Northam, standing by his wife Pam, said he believed it was possible photographs in the yearbook had been switched. He said he’d never bought or looked at the yearbook before Friday, was in the military during school, and was doing rotations, so didn’t participate in the publication.

Northam said he recalled — and regretted — darkening his face to dress up as pop star Michael Jackson in 1984 for a dance contest in San Antonio, Texas. The “memory of that is so vivid,” he said, that he would have remembered having been in blackface at a party at the medical school. He said he’s never worn a KKK uniform.

“My personal history mirrors that of this Commonwealth,” he said. “Actions in my past that were hurtful. But like Virginia I have made progress.”

Northam said earlier he was “deeply sorry” about the decision he made decades ago to pose for a “clearly racist and offensive” picture, without indicating which person was him. Later, though, he told friends and lawmakers he didn’t think he was in the photo.

EVMS’s president, in a statement posted on the school’s website, called the photo “shockingly abhorrent and absolutely antithetical to the principles, morals and values we hold,” and said it was a “time for self-reflection and humility” for the Norfolk-based school. He said the school was convening an “urgent meeting” of senior leadership and board members.

“On behalf of our beloved EVMS, I sincerely apologize for the past transgressions of your trust,” President Richard Homan said. “We recognize the need to address and rectify any issues of racism and discrimination that arise, at any point — and will continue a long tradition of action to build a strong culture of diversity and inclusion.”

2020 Hopefuls

Northam’s November 2017 gubernatorial victory, driven in part by voters’ reaction to the white nationalist rallies in Charlottesville earlier that year and a Republican challenger who channeled President Donald Trump’s positions on immigration and Confederate statues, was heralded as a bellwether of opposition to the Trump administration.

The appearance of the photo immediately sparked criticism from three Democrats running for president. Senator Kamala Harris of California, Senator Cory Booker of New Jersey and former Housing and Urban Development Secretary Julian Castro called for Northam to step down, as did his home state’s Democratic party.

In an editorial, the Richmond Times-Dispatch said the governor “must resign.” So did Northam’s predecessor, Terry McAuliffe, another Democrat.
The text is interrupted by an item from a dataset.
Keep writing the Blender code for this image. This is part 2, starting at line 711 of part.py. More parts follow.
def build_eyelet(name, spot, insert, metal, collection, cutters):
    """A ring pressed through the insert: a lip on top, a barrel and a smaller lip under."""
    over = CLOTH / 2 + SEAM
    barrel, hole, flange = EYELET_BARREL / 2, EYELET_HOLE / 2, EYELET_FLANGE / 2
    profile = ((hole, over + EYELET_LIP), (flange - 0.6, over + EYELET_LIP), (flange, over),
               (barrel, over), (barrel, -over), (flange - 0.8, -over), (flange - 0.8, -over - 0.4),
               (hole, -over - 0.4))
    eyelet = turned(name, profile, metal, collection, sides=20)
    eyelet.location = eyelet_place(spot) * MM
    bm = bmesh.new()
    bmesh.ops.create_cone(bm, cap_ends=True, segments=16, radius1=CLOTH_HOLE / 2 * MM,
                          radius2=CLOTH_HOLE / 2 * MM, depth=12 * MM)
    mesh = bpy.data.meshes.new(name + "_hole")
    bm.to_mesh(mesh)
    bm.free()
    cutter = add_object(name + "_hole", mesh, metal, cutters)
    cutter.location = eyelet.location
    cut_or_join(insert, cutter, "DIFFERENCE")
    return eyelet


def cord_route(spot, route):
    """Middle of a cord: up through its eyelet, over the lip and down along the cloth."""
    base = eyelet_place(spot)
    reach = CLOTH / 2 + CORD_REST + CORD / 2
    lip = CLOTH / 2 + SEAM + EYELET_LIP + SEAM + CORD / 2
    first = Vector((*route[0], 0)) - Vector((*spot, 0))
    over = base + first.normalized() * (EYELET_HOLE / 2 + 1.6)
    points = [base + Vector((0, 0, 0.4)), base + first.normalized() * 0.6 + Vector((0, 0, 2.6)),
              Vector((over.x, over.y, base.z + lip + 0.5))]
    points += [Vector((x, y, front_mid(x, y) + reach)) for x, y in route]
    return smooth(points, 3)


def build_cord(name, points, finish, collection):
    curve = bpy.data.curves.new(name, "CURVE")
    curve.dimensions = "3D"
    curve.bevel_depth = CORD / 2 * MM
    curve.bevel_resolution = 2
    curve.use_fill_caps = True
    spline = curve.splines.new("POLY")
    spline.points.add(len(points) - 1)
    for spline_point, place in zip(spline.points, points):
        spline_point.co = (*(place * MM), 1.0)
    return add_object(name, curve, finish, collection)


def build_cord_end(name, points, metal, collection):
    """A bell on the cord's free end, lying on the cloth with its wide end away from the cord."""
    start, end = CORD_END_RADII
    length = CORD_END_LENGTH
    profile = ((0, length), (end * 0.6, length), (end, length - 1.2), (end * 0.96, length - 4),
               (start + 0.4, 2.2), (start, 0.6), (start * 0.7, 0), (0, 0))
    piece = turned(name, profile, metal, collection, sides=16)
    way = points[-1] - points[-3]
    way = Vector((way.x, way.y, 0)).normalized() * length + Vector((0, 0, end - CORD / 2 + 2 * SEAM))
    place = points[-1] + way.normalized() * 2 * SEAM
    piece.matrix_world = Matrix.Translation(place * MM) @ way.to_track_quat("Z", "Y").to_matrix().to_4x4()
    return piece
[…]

“This has been a heartbreaking day. Ralph Northam is my friend and he served well as my Lt. Governor and as Governor,” McAuliffe said on Twitter. “The situation that he has put himself and the Commonwealth of Virginia in is untenable. It’s time for Ralph to step down, and for the Commonwealth to move forward.”
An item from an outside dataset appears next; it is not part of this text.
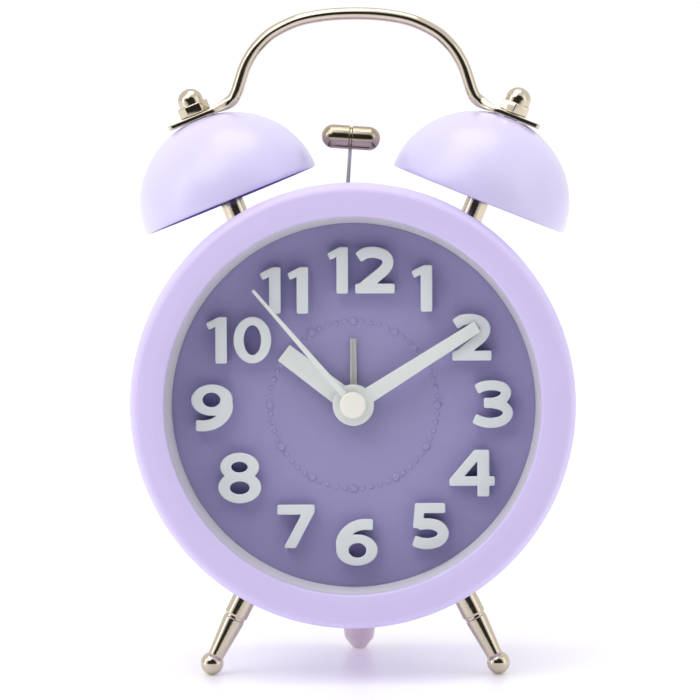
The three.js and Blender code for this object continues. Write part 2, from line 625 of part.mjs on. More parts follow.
function goingTrain() {
  const { pinion, centre, third, second, fifth } = TEETH;
  const toThird = moduleFor(CENTRE, THIRD, pinion, third);
  const toCentre = moduleFor(CENTRE, THIRD, centre, pinion);
  const toSecond = moduleFor(CENTRE, FIFTH, second, pinion);
  const toFifth = moduleFor(FIFTH, ROTOR, fifth, pinion);
  const arbor = () => rod(FINE, ...ARBOR_ENDS, 0, 0, 10);
  add("centre_wheel", gear(centre, toCentre, LEVEL.centre, 0, PIPE.minute + RUN), gearPlastic);

  const secondArbor = rod(PIPE.second, HANDS.second.y - 0.05, ARBOR_ENDS[1]);
  const secondPinion = gear(pinion, toThird, LEVEL.secondPinion);
  add("second_wheel", join(secondArbor, secondPinion, gear(second, toSecond, LEVEL.second)), gearPlastic);

  const thirdPhase = meshed(CENTRE, centre, 0, THIRD, pinion);
  const thirdPinion = gear(pinion, toCentre, LEVEL.thirdPinion, thirdPhase);
  const thirdWheel = gear(third, toThird, LEVEL.third, meshed(CENTRE, pinion, 0, THIRD, third));
  add("third_wheel", place(join(arbor(), thirdPinion, thirdWheel), THIRD), gearPlastic);

  const fifthPhase = meshed(CENTRE, second, 0, FIFTH, pinion);
  const fifthPinion = gear(pinion, toSecond, LEVEL.fifthPinion, fifthPhase);
  const fifthWheel = gear(fifth, toFifth, LEVEL.fifth);
  add("fifth_wheel", place(join(arbor(), fifthPinion, fifthWheel), FIFTH), gearPlastic);

  const rotorPinion = gear(pinion, toFifth, LEVEL.rotorPinion, meshed(FIFTH, fifth, 0, ROTOR, pinion));
  const magnet = rod(2.3, ...LEVEL.magnet, 0, 0, 20);
  add("rotor", place(join(arbor(), rotorPinion, magnet), ROTOR), steel);
}

// ---- stepping motor, circuit and movement housing ----
const DRIVE = { x: 3, z: -18.5, half: 8.5, radius: 3, y: 19.4 };

function stator() {
  const { x, z, half } = DRIVE;
  const outer = rectangle(x - half - 3, z - 2, x + half + 3, ROTOR[1] + 3.6);
  const sheet = plate(pierced(outer, [[...ROTOR, 2.9], [...FIFTH, 1.2]]), 18.3, 18.9, 8);
  return cut(sheet, block(x - half - 0.3, x + half + 0.3, 17, 20, z - 5, z + 4));
}

function driveCoil() {
  const { x, z, half, radius, y } = DRIVE;
  const bobbin = [
    [0, -half], [radius, -half], [radius, -half + 0.8], [radius - 0.4, -half + 0.8],
    [radius - 0.4, half - 0.8], [radius, half - 0.8], [radius, half], [0, half],
  ];
  const reel = alongX(turned(bobbin, 16)).translate(x, y, z);
  return join(reel, block(x - half - 2.5, x + half + 2.5, y - 0.4, y + 0.4, z - 1.4, z + 1.4));
}

function circuitBoard() {
  return plate(pierced(rectangle(-22, -24, -7, -4), [[-19, -7, 1.2]]), 21.6, 22.6, 8);
}

function quartzCrystal() {
  return alongX(rod(1.5, 0, 8)).translate(-18, 19.9, -20);
}

// Side walls on a front plate: the tray that holds the train.
function movementFront() {
  const { half, low, high, front, open, wall } = MOVEMENT;
  const outline = roundedRectangle(-half, low, half, high, 2);
  const hollow = roundedRectangle(-half + wall, low + wall, half - wall, high - wall, 1);
  const inside = plate(hollow, front + wall, open + 1, 3);
  return cut(plate(outline, front, open, 3), inside, rod(PIPE.alarm + RUN, 10, 14, 0, 0, 24));
}

// The bearing holes of the off-centre arbors, and one in the middle.
function bearings(middle) {
  const setting = [TIME_ARBOR, ALARM_ARBOR].map((at) => [...at, ARBOR + RUN]);
  const train = [THIRD, FIFTH, ROTOR].map((at) => [...at, FINE + RUN]);
  return [...setting, ...train, [...CENTRE, middle + RUN]];
}

function movementBack() {
  const { half, low, high, back, wall } = MOVEMENT;
  const sheet = roundedRectangle(-half, low, half, high, 2);
  return plate(pierced(sheet, bearings(PIPE.second)), back, back + wall, 5);
}

function gearBridge() {
  const { half, rise, front, thick } = BRIDGE;
  const sheet = roundedRectangle(-half, -rise, half, rise, 1.5);
  return plate(pierced(sheet, bearings(PIPE.minute)), front, front + thick, 5);
}

// ---- dial with raised numerals ----
const NUMERAL = { radius: 27, rise: 2.8, space: 1.3, weight: 2.2, thin: 2 };

function stroke(points, width, steps) {
  const line = new THREE.SplineCurve(points.map(([x, z]) => new THREE.Vector2(x, z)));
  const left = [];
  const right = [];
  for (let i = 0; i <= steps; i++) {
    const p = line.getPoint(i / steps);
    const along = line.getTangent(i / steps);
    const side = new THREE.Vector2(-along.y, along.x).multiplyScalar(width / 2);
    left.push(p.clone().add(side));
    right.unshift(p.clone().sub(side));
  }
  return new THREE.Shape([...left, ...right]);
}

// Each figure starts at 0, 0 in its lower left corner: shapes that are joined, then cut-outs.
const { weight, thin } = NUMERAL;
const SIX = {
  width: 8.6,
  height: 9.2,
  joined: [
    ellipse(4.5, 3.1, 4.1, 3.1),
    stroke([[7.7, 8.1], [5.7, 8.15], [3.8, 7.6], [2.2, 6.3], [1.45, 4.7], [1.6, 3.1]], weight, 8),
  ],
  cutOut: [ellipse(4.6, 3.05, 1.74, 1.43)],
};
const FIGURES = {
  0: {
    width: 7.5,
    height: 9.2,
    joined: [ellipse(3.75, 4.6, 3.75, 4.6)],
    cutOut: [ellipse(3.75, 4.6, 1.7, 2.95)],
  },
  1: {
    width: 4.15,
    height: 9.2,
    joined: [polygon([[1.85, 0], [4.15, 0], [4.15, 9.2], [2.5, 9.2], [0, 7.95], [0.6, 6.6], [1.85, 7.25]])],
  },
  2: {
    width: 7.9,
    height: 9.2,
    joined: [
      rectangle(0.1, 0, 7.9, 1.95),
      stroke(
        [[0.7, 7.1], [2.1, 7.95], [4, 8.1], [5.9, 7.5], [6.6, 6.2], [5.9, 4.7], [3.9, 3], [1.3, 0.95]],
        weight, 10,
      ),
    ],
  },
  3: {
    width: 8.1,
    height: 9.4,
    joined: [
      stroke(
        [[0.8, 7.6], [2.3, 8.25], [4.2, 8.4], [6, 8], [6.7, 7], [6, 5.7], [4.4, 5.05], [2.3, 4.95]],
        thin, 9,
      ),
      stroke(
        [[2.3, 4.95], [4.6, 4.8], [6.4, 4.1], [7.05, 2.8], [6, 1.5], [3.9, 1], [2.1, 1.2], [0.35, 1.9]],
        thin, 9,
      ),
    ],
  },
  4: {
    width: 9,
    height: 9.2,
    joined: [
      polygon([
        [0, 2.1], [5.5, 2.1], [5.5, 0], [7.9, 0], [7.9, 2.1], [9, 2.1], [9, 4], [7.9, 4], [7.9, 9.2],
        [4.9, 9.2], [0, 3.4],
      ]),
    ],
    cutOut: [polygon([[3, 4], [5.5, 4], [5.5, 6.9]])],
  },
  5: {
    width: 7.45,
    height: 9.05,
    joined: [
      polygon([[0.7, 9.05], [0.25, 4.1], [2.3, 4], [2.5, 7.05], [6.7, 7.05], [6.7, 9.05]]),
      stroke(
        [[1.3, 4.8], [3.4, 4.95], [5.4, 4.4], [6.3, 3], [5.4, 1.6], [3.5, 1.05], [1.9, 1.15], [0.4, 1.65]],
        weight, 10,
      ),
    ],
  },
  6: SIX,
  7: {
    width: 7.4,
    height: 8.6,
    joined: [polygon([[0, 6.6], [4.7, 6.6], [1.2, 0], [3.6, 0], [7.4, 7.1], [7.4, 8.6], [0, 8.6]])],
  },
  8: {
    width: 8.5,
    height: 10,
    joined: [ellipse(4.25, 7.2, 3.85, 2.8), ellipse(4.25, 3.15, 4.25, 3.15)],
    cutOut: [ellipse(4.2, 7.15, 1.62, 1.05), ellipse(4.25, 3.05, 1.94, 1.27)],
  },
  9: { ...SIX, turnedOver: true },
};

// [hour, its figures, nudges right and up that place it evenly by eye]
const HOURS = [
  [1, [1], 0.1, -0.4], [2, [2], 0, -0.2], [3, [3], 0.5, 0.1], [4, [4], 0, 0], [5, [5], 1.6, -0.5],
  [6, [6], 0.4, -0.1], [7, [7], 2.1, -0.5], [8, [8], 0.9, -0.8], [9, [9], -0.7, -0.4],
  [10, [1, 0], 0.8, -0.6], [11, [1, 1], -0.1, -0.7], [12, [1, 2], 1.6, -0.4],
];

function figureSolid({ width, height, joined, cutOut = [], turnedOver }) {
  const front = DIAL.front - NUMERAL.rise;
  const raised = join(...joined.map((shape) => plate(shape, front, DIAL.front + 0.4, 7)));
  const holes = cutOut.map((shape) => plate(shape, front - 1, DIAL.front, 6));
  const body = holes.length ? cut(raised, ...holes) : raised;
  return turnedOver ? body.rotateY(Math.PI).translate(width, 0, height) : body;
}

function numerals() {
  const made = [];
  for (const [hour, figures, right, up] of HOURS) {
    const angle = (hour * Math.PI) / 6;
    const drawn = figures.map((f) => FIGURES[f]);
    const total = drawn.reduce((sum, d) => sum + d.width, NUMERAL.space * (drawn.length - 1));
    let x = NUMERAL.radius * Math.sin(angle) + right - total / 2;
    const z = NUMERAL.radius * Math.cos(angle) + up;
    for (const d of drawn) {
      made.push(figureSolid(d).translate(x, 0, z - d.height / 2));
      x += d.width + NUMERAL.space;
    }
  }
  return made;
}

function dialPlate() {
  const outline = pierced(ellipse(0, 0, DIAL.radius, DIAL.radius), [[0, 0, DIAL.hole]]);
  const disc = plate(outline, DIAL.front, DIAL.back, 24);
  return join(disc, ...numerals());
}

// ---- assembly ----
const bells = [bellSet(-1, "left"), bellSet(1, "right")];
add("handle", handle(bells.map((b) => b.frame)), nickel);
const legHoles = [legSet(-1, "left"), legSet(1, "right")];
const footHole = rearFoot();
const hammerSlot = hammerSet();

add("front_bezel", frontBezel(), lilacPlastic);
add("lens", rod(DIAL.radius, LENS.front, LENS.back, 0, 0, ROUND), clearPlastic);
add("reflector_ring", reflectorRing(), reflectorGrey);
add("dial_plate", dialPlate(), dialPurple);
const shellHoles = [...bells.map((b) => b.hole), ...legHoles, footHole, hammerSlot];
add("case_shell", caseShell(shellHoles), lilacPlastic);
add("rear_cover", rearCover(), lilacPlastic);
add("battery_door", batteryDoor(), lilacPlastic);
add("battery_cell", batteryCell(), cellJacket);
add("battery_spring", batterySpring(), steel);
add("battery_contact", batteryContact(), steel);
add("cover_screw_left", coverScrew(-1), steel);
add("cover_screw_right", coverScrew(1), steel);
add("time_set_knob", knob(TIME_ARBOR), handWhite);
add("alarm_set_knob", knob(ALARM_ARBOR), handWhite);
add("alarm_switch", alarmSwitch(), handWhite);

add("alarm_hand", hand(HANDS.alarm, PIPE.alarm + TOUCH, 0), nickel);
add("hour_hand", hand(HANDS.hour, PIPE.hour + TOUCH, degrees(TIME.hour)), handWhite);
add("minute_hand", hand(HANDS.minute, PIPE.minute + TOUCH, degrees(TIME.minute)), handWhite);
add("second_hand", hand(HANDS.second, PIPE.second + TOUCH, degrees(TIME.second)), handWhite);
add("second_hand_cap", secondHandCap(), capWhite);

motionWork();
alarmWork();
goingTrain();
add("stator", stator(), steel);
add("drive_coil", driveCoil(), copper);
add("circuit_board", circuitBoard(), boardGreen);
add("quartz_crystal", quartzCrystal(), steel);
add("gear_bridge", gearBridge(), innerPlastic);
add("movement_front", movementFront(), innerPlastic);
add("movement_back", movementBack(), innerPlastic);

clock.rotation.x = -LEAN;
const alarmClock = new THREE.Group();
alarmClock.add(clock);
const box = new THREE.Box3().setFromObject(alarmClock, true);
clock.position.set(-(box.min.x + box.max.x) / 2, -(box.min.y + box.max.y) / 2, -box.min.z);

export default alarmClock;
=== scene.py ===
import json
import math

import bmesh
import bpy
import numpy as np
from mathutils import Matrix, Vector


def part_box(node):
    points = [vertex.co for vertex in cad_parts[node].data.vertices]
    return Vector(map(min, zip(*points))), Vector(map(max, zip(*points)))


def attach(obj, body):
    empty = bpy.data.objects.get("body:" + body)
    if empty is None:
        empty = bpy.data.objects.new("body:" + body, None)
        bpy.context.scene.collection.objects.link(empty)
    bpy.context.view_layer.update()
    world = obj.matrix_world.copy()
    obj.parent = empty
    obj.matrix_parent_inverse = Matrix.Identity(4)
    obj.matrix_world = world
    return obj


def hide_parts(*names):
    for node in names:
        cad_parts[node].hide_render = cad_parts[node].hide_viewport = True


# Twin-bell alarm clock. Shapes are drawn in millimetres in the clock's own frame: x right, y back from
# the bezel's front, z up, with the hands' axis on x = 0, z = 0. toRow then leans the clock back.
print("frame: loading the clock")
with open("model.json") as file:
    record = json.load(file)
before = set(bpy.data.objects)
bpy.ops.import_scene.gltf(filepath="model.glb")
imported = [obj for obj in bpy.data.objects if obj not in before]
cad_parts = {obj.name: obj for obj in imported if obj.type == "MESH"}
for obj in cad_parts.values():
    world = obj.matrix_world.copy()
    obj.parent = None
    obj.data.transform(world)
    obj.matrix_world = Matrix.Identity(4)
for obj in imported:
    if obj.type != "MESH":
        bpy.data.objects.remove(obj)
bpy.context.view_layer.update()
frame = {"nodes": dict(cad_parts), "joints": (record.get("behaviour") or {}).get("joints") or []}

joints = {joint["name"]: joint for joint in frame["joints"]}
handAxis = Vector(joints["second_hand_turn"]["axis"])
handPoint = Vector(joints["second_hand_turn"]["pos_m"])
lean = math.atan2(-handAxis.z, handAxis.y)
mm = 0.001
trainDepth = 20  # y of the point that the hands' joints name
toRow = (
    Matrix.Translation(handPoint - handAxis * trainDepth * mm)
    @ Matrix.Rotation(-lean, 4, "X")
    @ Matrix.Scale(mm, 4)
)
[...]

Northam found himself the center of a separate media firestorm earlier in the week over whether the state should ease restrictions on abortion, making remarks on third trimester abortions in a radio interview. And on Friday night, CBS reported that a racial slur was listed as one of Northam’s nicknames in his yearbook at the Virginia Military Institute, from which he graduated.

Former Virginia Governor Doug Wilder, who served from 1990 to 1994 and was the first black person elected as governor of a U.S. state since Reconstruction, said earlier it was Northam’s choice whether to remain in office.
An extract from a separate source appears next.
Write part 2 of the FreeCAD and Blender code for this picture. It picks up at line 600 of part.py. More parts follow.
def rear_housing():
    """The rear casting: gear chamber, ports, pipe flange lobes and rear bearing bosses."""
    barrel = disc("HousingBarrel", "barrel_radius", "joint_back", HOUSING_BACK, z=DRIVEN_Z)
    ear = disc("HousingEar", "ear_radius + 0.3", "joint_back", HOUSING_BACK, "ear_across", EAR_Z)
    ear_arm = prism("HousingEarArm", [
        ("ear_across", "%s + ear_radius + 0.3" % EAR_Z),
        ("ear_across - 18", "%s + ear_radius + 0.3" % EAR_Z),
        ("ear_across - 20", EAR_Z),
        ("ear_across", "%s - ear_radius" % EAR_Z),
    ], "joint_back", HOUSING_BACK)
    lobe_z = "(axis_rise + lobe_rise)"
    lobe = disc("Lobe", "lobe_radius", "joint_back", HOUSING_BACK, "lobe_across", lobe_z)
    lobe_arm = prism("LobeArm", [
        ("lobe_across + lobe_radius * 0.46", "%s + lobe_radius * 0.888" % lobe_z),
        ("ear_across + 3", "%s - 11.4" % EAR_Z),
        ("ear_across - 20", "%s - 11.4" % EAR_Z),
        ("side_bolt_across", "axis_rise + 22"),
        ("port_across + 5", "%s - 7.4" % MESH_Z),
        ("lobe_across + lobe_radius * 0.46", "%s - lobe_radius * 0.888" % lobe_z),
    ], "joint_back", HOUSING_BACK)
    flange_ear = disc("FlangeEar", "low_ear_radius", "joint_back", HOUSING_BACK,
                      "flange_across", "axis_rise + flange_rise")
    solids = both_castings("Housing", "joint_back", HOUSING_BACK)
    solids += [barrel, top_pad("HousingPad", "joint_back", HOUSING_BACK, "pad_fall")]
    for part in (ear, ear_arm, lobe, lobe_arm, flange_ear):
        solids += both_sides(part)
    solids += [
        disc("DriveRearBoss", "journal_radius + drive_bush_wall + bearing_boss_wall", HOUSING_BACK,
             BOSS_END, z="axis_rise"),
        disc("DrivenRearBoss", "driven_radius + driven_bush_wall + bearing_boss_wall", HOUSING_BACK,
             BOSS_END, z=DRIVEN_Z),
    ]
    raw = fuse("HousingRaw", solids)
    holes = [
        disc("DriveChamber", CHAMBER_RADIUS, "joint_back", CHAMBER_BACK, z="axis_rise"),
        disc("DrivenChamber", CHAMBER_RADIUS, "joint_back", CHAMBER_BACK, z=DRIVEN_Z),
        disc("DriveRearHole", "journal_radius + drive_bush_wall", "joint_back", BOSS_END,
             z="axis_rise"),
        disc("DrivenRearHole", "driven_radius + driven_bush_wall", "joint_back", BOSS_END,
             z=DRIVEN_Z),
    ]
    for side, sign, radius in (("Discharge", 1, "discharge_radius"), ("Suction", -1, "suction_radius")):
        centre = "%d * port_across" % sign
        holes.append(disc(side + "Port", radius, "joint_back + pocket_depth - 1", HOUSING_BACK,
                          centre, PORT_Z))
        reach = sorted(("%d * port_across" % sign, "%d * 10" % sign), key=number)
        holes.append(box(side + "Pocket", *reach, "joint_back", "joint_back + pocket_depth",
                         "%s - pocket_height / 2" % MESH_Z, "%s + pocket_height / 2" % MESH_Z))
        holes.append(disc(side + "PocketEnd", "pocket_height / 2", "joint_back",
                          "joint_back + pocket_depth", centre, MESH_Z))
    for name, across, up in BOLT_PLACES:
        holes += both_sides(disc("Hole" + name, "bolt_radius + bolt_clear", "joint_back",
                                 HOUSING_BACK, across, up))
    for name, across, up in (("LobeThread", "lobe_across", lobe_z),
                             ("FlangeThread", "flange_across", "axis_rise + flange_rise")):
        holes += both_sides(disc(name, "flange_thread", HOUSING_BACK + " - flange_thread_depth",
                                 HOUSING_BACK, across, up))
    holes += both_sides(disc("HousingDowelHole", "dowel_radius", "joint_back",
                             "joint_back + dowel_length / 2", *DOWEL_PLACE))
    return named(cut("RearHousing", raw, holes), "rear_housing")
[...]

“It has never been right, in Virginia, nor anywhere else to participate in or condone such mockery or insensitive behavior and for that Governor Northam should be criticized,” Wilder, said on Twitter.

Had Northam resigned, he would have been succeeded by Justin Fairfax, the state’s lieutenant governor. Fairfax, 39, an attorney and former Congressional aide, was the second African American to be elected to statewide office in Virginia.

Last month, Republican Michael Ertel resigned as Florida’s secretary of state three weeks after taking office after photos surfaced of him in blackface and wearing a shirt that said “Katrina Victim” in 2005, when he was a county supervisor of elections, in a reference to those affected by Hurricane Katrina.